“La memoria è viva se parla al presente e al futuro”. Lo afferma la segretaria confederale della Cgil Maria Grazia Gabrielli rendendo omaggio oggi ai 262 minatori vittime della tragedia di Marcinelle, 136 dei quaili erano italiani emigrati in Belgio. “Non si può morire lavorando – ha detto la dirigente sindacale –, oggi come ieri, perché è da questa condizione che si giudica la civiltà e il progresso di una comunità, internazionale o nazionale. Sono ancora tanti coloro che muoiono di lavoro, in Italia e in Europa per non parlare del resto del mondo. Ogni tragedia sul lavoro non può essere considerata una fatalità, non lo è mai. Come non lo è stata quella di Marcinelle”.

“La migrazione - aggiunge la segretaria confederale - è ripresa anche nel nostro Paese, riguarda spesso i più giovani e scolarizzati mentre nel Mediterraneo perdono la vita in tanti che fuggono dalle loro terre a causa della povertà, della mancanza di libertà e per l’aumento delle temperature e delle guerre conseguenti. La discriminazione, l’assenza di accoglienza, la diffidenza con cui quei lavoratori arrivati a Marcinelle per effetto dell’accordo tra governo italiano e belga non era, e per noi non è, il modello per affrontare l’immigrazione in Italia e in Europa perché non c’è altra strada se non quella della inclusione, dell’accoglienza, dell’integrazione”. 

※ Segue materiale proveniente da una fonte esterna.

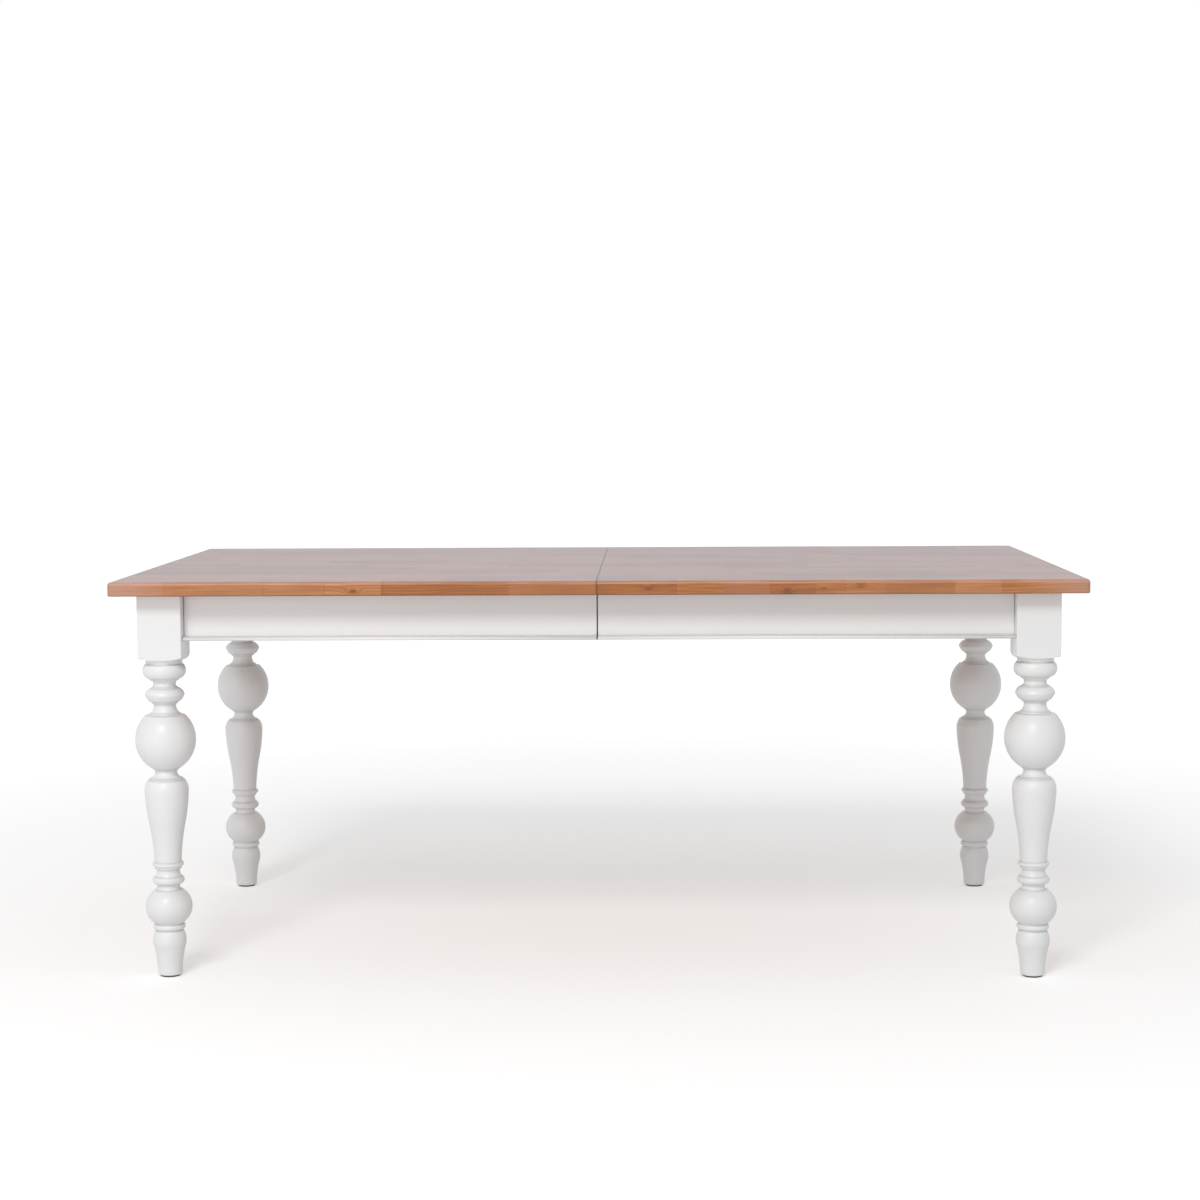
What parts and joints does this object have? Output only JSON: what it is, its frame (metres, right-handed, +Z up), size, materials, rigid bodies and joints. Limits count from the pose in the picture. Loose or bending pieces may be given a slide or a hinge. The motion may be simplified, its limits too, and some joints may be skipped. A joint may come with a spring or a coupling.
{
  "type": "extending dining table",
  "caption": "Rectangular dining table, turned white legs under a solid wood top, split in two half frames that pull apart on geared slides to take a leaf stored underneath.",
  "frame": {"origin": "on the floor under the middle of the closed table", "axes": "+X along the length of the table, from the left half to the right half; +Y from the front edge to the rear edge; +Z up"},
  "size_m": [1.8, 1, 0.752],
  "materials": {
    "oiled_top_wood": "warm brown hardwood staves, satin lacquer",
    "white_paint": "hardwood painted satin white",
    "plain_beech": "planed beech, waxed",
    "zinc_steel": "zinc plated",
    "grey_nylon": "moulded nylon",
    "dark_glide": "dark moulded plastic"
  },
  "bodies": {
    "left_half": {"front_left_leg": "white_paint", "front_left_apron": "white_paint", "front_left_bead": "white_paint", "rear_left_leg": "white_paint", "rear_left_apron": "white_paint", "rear_left_bead": "white_paint", "left_end_apron": "white_paint", "left_end_bead": "white_paint", "left_cross_rail": "plain_beech", "left_foot_glides": "dark_glide", "left_corner_blocks": "plain_beech", "left_corner_bolts": "zinc_steel", "left_corner_nuts": "zinc_steel", "left_top": "oiled_top_wood", "left_top_brackets": "zinc_steel", "left_small_screws": "zinc_steel", "left_racks": "grey_nylon", "left_slide_screws": "zinc_steel", "front_left_slide": "plain_beech", "rear_left_slide": "plain_beech", "lock_bases": "zinc_steel", "extension_leaf": "oiled_top_wood", "leaf_pins": "plain_beech", "front_leaf_bearer": "plain_beech", "rear_leaf_bearer": "plain_beech", "rear_leaf_ledge": "plain_beech", "leaf_button_screws": "zinc_steel"},
    "right_half": {"front_right_leg": "white_paint", "front_right_apron": "white_paint", "front_right_bead": "white_paint", "rear_right_leg": "white_paint", "rear_right_apron": "white_paint", "rear_right_bead": "white_paint", "right_end_apron": "white_paint", "right_end_bead": "white_paint", "right_cross_rail": "plain_beech", "right_foot_glides": "dark_glide", "right_corner_blocks": "plain_beech", "right_corner_bolts": "zinc_steel", "right_corner_nuts": "zinc_steel", "right_top": "oiled_top_wood", "right_top_brackets": "zinc_steel", "right_small_screws": "zinc_steel", "right_racks": "grey_nylon", "right_slide_screws": "zinc_steel", "front_right_slide": "plain_beech", "rear_right_slide": "plain_beech", "lock_keepers": "zinc_steel", "seam_pins": "plain_beech"},
    "front_middle_slide": {"front_middle_slide": "plain_beech", "front_slide_pins": "zinc_steel"},
    "rear_middle_slide": {"rear_middle_slide": "plain_beech", "rear_slide_pins": "zinc_steel"},
    "front_pinion": {"front_pinion": "grey_nylon"},
    "rear_pinion": {"rear_pinion": "grey_nylon"},
    "front_lock_lever": {"front_lock_lever": "zinc_steel"},
    "rear_lock_lever": {"rear_lock_lever": "zinc_steel"},
    "end_leaf_button": {"end_leaf_button": "plain_beech"},
    "seam_leaf_button": {"seam_leaf_button": "plain_beech"}
  },
  "joints": [
    {"name": "right_half_pull", "type": "slide", "parent": "left_half", "child": "right_half", "axis": [1, 0, 0], "range_m": [0, 0.52]},
    {"name": "front_middle_travel", "type": "slide", "parent": "left_half", "child": "front_middle_slide", "axis": [1, 0, 0], "range_m": [0, 0.26]},
    {"name": "rear_middle_travel", "type": "slide", "parent": "left_half", "child": "rear_middle_slide", "axis": [1, 0, 0], "range_m": [0, 0.26]},
    {"name": "front_pinion_spin", "type": "hinge", "parent": "front_middle_slide", "child": "front_pinion", "pos_m": [0, -0.3205, 0.689], "axis": [0, 0, 1], "range_deg": [-828, 0]},
    {"name": "rear_pinion_spin", "type": "hinge", "parent": "rear_middle_slide", "child": "rear_pinion", "pos_m": [0, 0.3205, 0.689], "axis": [0, 0, 1], "range_deg": [0, 828]},
    {"name": "front_lock_swing", "type": "hinge", "parent": "left_half", "child": "front_lock_lever", "pos_m": [-0.045, -0.15, 0.7142], "axis": [0, 0, -1], "range_deg": [0, 75]},
    {"name": "rear_lock_swing", "type": "hinge", "parent": "left_half", "child": "rear_lock_lever", "pos_m": [-0.045, 0.15, 0.7142], "axis": [0, 0, 1], "range_deg": [0, 75]},
    {"name": "end_button_turn", "type": "hinge", "parent": "left_half", "child": "end_leaf_button", "pos_m": [-0.66, -0.274, 0.6307], "axis": [0, 0, 1], "range_deg": [-90, 90]},
    {"name": "seam_button_turn", "type": "hinge", "parent": "left_half", "child": "seam_leaf_button", "pos_m": [-0.257, -0.274, 0.6307], "axis": [0, 0, 1], "range_deg": [-90, 90]}
  ],
  "couplings": [
    {"joint": "front_middle_travel", "follows": "right_half_pull", "ratio": 0.5},
    {"joint": "rear_middle_travel", "follows": "right_half_pull", "ratio": 0.5},
    {"joint": "front_pinion_spin", "follows": "right_half_pull", "rad_per_m": -27.778},
    {"joint": "rear_pinion_spin", "follows": "right_half_pull", "rad_per_m": 27.778}
  ]
}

“Il messaggio che abbiamo lanciato ieri nella nostra iniziativa e oggi alle celebrazioni ufficiali con la deposizione dei fiori insieme al patronato Inca è rivolto – prosegue Gabrielli – all’Europa che nel 1956 muoveva i primi passi. Oggi l’Ue è a un bivio: o sceglie la strada della centralità del lavoro a partire dalla stabilità, da un salario dignitoso, dalla protezione della salute e della sicurezza di lavora, dei diritti sociali fondamentali come sanità e istruzione, della pace e dell’accoglienza oppure sarà dilaniata dalle derive nazionaliste, ma per farlo deve cambiare radicalmente le sue politiche economiche e costruire un nuovo modello sociale. Anche per queste ragioni saremo in piazza il 7 ottobre e continueremo a mobilitarci nei prossimi mesi insieme a tutti i sindacati europei”. 

Nel confronto organizzato ieri per la prima volta nel sito Bois di Coazier  con gli interventi del Comune di Charleroi, del console generale d’Italia a Charleroi del presidente della Fondazione Di Vittorio Francesco Sinopoli, di Sara Palazzoli del Collegio di presidenza dell’inca, di Carlo Briscolini vicepresidente del sindacato Belga Fgtb, della vicepresidente nazionale Anpi Mari Franceschini, di Urbano Ciacci ultimo minatore di Marcinelle e con il contributo dei parlamentari, coordinato da Filippo Ciavaglia dell’Area politiche europee e internazionali e concluso dalla segretaria confederale Maria Grazia Gabrielli non si è limitato a ricostruire la tragedia e ricordare le vittime.

Dei 262 minatori uccisi, 136 erano italiani con oltre 60 vittime che provenivano dall’Abruzzo, 95 i belgi, otto i polacchi, sei i greci, cinque i tedeschi, tre i francesi e gli ungheresi, un olandese, un ucraino, un russo; il più giovane di loro aveva 14 anni mentre il più anziano 59. In quella miniera c’erano lavoratori provenienti da ogni parte del nostro Paese, parlavano diversi dialetti, ma certo si sentivano fratelli, perché lavoratori, non solo perché italiani.